The big baby was sick.
I remained a larger sized baby for the next day. I left all of the work of the hotel, the small baby, and myself to the care of my noble wife. She took care of it all. I curled up like a dog on a couch of the Casa Grande in between frequent bathroom runs. I was sick, delirious with fever.
“Stomach problems are common here, don’t worry,” the hotel owner reassured my wife. He laughed whenever he passed me lying green faced on the couch — he is an old traveler, he knew exactly how I felt.
A Maya woman made me a local remedy which involved a leaf from the jungle called Tres Puntos.
I got better, my body is adapting to the jungle, altering to meet the demands of a change in climate, a rapid move between geographical regions.
Two days into living at the Finca Tatin, my baby Petra broke out in spots. Her body soon blistered so many red spots that she turned from gringo white to tomato. There were small dots, there were larger dots, there were all kinds of red bumps and blemishes all over poor Petra.
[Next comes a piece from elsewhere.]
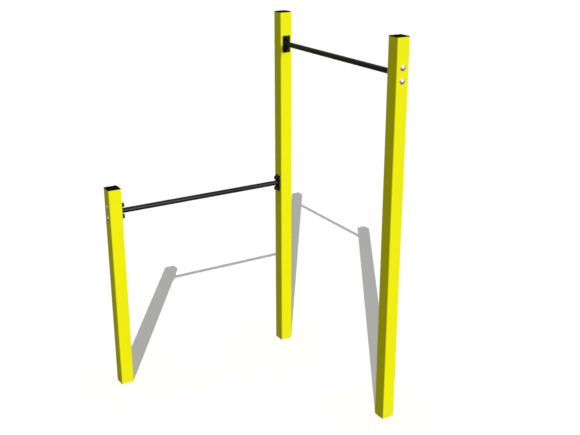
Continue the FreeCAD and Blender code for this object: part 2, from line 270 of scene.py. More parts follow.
def math_node(tree, operation, first, second, clamp=False):
    """The result of one sum on values."""
    node = add_node(
        tree, "ShaderNodeMath", {0: first, 1: second}, operation=operation, use_clamp=clamp
    )
    return node.outputs[0]


def mix_colours(tree, factor, first, second):
    """A colour between two."""
    node = add_node(tree, "ShaderNodeMix", {0: factor, 6: first, 7: second}, data_type="RGBA")
    return node.outputs[2]


def span(tree, value, low, high, to_low, to_high):
    """A value carried from one range to another, and kept within it."""
    inputs = {"Value": value, 1: low, 2: high, 3: to_low, 4: to_high}
    return add_node(tree, "ShaderNodeMapRange", inputs, clamp=True).outputs[0]


def noise(tree, where, scale, detail, roughness=0.5):
    """Smooth random values of about a half, in cycles a metre."""
    inputs = {"Vector": where, "Scale": scale, "Detail": detail, "Roughness": roughness}
    return add_node(tree, "ShaderNodeTexNoise", inputs).outputs[0]


def new_group(name, inputs, outputs):
    """An empty shader group with named sockets, and its two end nodes."""
    group = bpy.data.node_groups.new(name, "ShaderNodeTree")
    for kind, sockets in (("INPUT", inputs), ("OUTPUT", outputs)):
        for label, socket_type in sockets.items():
            group.interface.new_socket(label, in_out=kind, socket_type=socket_type)
    return group, add_node(group, "NodeGroupInput"), add_node(group, "NodeGroupOutput")


VALUE = "NodeSocketFloat"
VECTOR = "NodeSocketVector"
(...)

We took here to the NGO clinic down the river from the finca. The doctors said heat rash mixed with allergies — an allergy to something, maybe the river water, maybe insect bites.
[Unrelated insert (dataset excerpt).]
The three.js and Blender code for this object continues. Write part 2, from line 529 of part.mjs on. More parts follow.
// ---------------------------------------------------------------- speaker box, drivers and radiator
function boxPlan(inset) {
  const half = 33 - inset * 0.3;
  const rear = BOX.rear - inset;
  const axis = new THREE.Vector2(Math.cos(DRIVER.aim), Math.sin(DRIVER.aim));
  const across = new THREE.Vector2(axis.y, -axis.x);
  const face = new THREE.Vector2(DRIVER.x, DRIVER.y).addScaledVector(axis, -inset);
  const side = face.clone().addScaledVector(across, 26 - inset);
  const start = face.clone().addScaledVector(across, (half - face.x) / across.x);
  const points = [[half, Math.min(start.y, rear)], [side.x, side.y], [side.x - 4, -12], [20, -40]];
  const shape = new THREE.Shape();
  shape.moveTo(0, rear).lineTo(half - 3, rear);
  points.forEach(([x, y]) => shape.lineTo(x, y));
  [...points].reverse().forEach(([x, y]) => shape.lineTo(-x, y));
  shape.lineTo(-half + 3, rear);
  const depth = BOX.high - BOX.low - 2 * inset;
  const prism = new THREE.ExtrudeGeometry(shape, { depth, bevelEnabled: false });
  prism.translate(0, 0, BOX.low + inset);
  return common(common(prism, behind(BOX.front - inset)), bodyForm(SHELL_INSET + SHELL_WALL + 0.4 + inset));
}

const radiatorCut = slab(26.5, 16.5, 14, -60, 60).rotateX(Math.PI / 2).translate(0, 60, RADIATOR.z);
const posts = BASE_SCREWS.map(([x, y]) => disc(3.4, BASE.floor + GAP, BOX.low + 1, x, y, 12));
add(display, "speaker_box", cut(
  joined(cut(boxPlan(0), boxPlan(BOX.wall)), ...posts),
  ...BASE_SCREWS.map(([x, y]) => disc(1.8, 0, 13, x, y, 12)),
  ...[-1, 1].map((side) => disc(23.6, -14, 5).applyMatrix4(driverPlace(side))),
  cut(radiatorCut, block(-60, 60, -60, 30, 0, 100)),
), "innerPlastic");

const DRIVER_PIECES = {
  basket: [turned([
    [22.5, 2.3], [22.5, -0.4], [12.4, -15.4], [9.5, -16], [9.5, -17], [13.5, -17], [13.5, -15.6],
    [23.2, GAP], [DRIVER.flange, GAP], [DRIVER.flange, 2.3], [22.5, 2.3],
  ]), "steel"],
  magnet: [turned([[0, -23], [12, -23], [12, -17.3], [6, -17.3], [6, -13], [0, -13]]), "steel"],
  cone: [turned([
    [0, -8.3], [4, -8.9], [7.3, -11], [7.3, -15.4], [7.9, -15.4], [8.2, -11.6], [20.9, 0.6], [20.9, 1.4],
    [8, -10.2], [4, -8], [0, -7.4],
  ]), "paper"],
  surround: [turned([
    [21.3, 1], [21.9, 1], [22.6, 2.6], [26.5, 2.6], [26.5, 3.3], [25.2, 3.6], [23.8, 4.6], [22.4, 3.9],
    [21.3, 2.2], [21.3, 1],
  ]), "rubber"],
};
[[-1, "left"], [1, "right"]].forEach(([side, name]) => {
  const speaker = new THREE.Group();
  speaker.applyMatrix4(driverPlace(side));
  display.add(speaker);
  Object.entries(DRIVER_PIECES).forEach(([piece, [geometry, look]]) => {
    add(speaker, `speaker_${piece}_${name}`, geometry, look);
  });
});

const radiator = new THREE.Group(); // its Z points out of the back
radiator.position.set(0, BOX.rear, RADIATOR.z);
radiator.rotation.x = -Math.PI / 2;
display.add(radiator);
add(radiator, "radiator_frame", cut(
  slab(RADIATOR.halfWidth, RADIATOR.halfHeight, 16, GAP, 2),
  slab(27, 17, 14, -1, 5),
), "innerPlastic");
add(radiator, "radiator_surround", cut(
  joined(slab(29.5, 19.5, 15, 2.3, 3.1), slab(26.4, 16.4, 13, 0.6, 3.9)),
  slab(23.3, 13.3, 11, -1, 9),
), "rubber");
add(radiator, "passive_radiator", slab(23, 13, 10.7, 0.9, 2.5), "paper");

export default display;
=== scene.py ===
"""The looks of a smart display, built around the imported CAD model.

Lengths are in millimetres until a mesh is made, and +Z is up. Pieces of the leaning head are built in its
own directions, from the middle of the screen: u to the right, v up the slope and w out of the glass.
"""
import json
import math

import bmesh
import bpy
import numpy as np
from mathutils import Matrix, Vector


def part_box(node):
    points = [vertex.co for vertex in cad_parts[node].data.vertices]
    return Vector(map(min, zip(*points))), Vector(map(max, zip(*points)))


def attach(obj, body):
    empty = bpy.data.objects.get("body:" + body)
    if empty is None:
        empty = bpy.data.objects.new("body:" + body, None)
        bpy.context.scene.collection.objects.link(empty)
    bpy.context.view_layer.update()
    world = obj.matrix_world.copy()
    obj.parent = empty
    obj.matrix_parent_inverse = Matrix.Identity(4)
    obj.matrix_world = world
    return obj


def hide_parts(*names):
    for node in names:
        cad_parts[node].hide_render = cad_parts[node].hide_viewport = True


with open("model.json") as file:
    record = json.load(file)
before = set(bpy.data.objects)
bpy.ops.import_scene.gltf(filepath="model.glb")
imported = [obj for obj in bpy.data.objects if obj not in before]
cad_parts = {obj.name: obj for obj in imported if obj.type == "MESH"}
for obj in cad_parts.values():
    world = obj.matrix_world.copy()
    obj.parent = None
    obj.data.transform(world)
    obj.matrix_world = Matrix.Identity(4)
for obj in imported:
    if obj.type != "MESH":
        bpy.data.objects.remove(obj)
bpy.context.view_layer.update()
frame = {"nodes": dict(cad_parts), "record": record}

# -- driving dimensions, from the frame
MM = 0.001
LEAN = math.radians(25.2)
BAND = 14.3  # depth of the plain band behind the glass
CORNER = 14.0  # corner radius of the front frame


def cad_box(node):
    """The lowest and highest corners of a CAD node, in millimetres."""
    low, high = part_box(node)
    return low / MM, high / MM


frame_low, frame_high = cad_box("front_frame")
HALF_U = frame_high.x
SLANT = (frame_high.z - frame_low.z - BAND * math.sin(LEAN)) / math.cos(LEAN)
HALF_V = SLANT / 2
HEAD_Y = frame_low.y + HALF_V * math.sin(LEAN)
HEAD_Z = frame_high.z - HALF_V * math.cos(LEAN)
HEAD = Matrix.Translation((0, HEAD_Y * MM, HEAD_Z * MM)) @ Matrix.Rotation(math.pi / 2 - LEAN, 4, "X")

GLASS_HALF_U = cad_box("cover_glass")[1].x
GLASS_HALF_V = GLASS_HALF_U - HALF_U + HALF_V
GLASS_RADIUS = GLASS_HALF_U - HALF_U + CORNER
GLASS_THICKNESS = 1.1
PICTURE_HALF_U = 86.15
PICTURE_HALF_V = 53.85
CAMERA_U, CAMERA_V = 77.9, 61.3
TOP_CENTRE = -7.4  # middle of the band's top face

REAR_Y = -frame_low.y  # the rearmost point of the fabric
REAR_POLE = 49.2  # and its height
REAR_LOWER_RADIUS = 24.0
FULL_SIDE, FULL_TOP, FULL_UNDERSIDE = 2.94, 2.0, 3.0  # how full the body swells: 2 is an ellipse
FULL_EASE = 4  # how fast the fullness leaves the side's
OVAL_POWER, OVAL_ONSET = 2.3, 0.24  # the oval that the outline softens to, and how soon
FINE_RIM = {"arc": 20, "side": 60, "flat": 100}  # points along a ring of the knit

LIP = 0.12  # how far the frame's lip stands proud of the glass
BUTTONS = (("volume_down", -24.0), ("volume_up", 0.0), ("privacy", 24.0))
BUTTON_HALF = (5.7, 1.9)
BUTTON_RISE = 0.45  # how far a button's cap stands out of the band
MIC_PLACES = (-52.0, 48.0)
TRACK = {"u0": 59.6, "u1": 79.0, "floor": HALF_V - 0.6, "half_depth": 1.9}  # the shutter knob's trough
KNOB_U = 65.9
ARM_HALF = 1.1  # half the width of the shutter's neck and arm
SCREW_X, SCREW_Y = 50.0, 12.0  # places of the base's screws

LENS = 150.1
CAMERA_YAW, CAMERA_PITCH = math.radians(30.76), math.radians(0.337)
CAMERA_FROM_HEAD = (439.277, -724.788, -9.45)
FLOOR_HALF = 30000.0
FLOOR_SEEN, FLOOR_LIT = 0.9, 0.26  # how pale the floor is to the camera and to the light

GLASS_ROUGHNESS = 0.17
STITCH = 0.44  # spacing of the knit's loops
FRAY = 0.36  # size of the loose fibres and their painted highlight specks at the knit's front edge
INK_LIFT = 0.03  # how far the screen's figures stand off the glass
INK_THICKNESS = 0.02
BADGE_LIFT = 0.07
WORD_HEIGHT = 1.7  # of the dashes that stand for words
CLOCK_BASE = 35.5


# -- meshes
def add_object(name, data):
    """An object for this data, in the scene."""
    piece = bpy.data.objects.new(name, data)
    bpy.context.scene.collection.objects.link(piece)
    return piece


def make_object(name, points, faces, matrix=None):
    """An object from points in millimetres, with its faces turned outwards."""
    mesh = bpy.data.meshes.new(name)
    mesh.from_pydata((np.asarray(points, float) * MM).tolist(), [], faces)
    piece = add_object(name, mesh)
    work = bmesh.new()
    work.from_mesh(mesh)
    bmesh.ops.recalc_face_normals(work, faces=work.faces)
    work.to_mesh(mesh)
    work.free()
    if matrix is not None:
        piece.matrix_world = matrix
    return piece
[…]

They gave us allergy medicine.
We returned to the finca, gave Petra the medicine, gave her some of our stock of hydrocortisome cream, and in a couple of days she was better. No more allergy spots, only a little heat rash remains.
Though the heat rash is something that babies just need to deal with in the tropics. Traveling babies and local babies all battle heat rash. It does not really do anything other than appear unsightly — it does not seem to itch or hurt. Petra had heat rash in El Salvador, and she definitely has it here in the jungle of Guatemala. Here at the Finca Tatin, Petra not only has heat, but humidity to face. Her little baby skin has been being pushed hard against the elements, though nearly two weeks in to this jungle stay, Petra’s skin is clearing up: she looks like a gringo baby again, not a tomato.
My wife sneezes once, she sneezes again, again, again, she sneezes like eight times in row without rest.
“What the hell is wrong with you?”
Chaya was allergic to something in the rain forest. For the first three days of our stay at the Finca Tatin my wife Chaya sneezed, her eyes were all swollen big, and her big Jew nose amazingly expanded to an even larger size — it was running, dribbling — my wife was allergic to something. She was laid out with a snot head and a fever for a night. She guessed mold. I guessed that she was probably correct: in three days of being exposed to the damp jungle air, much of our travel gear was growing fur.
Everything was caked in mold.
My wife was sneezing.
We changed rooms, washed our clothes, and Chaya’s body eventually adapted to the microorganisms of the Guatemala rain forest.
At least she does not sneeze anymore.
When traveling rapidly between regions of the world, drastic shifts in environment sometimes happen quicker than a body can adjust to. New bacteria, a change in altitude, humidity, temperature, aridity, viruses, different foods are all criteria that the traveling body must handle.
It sometimes takes a little time to adjust.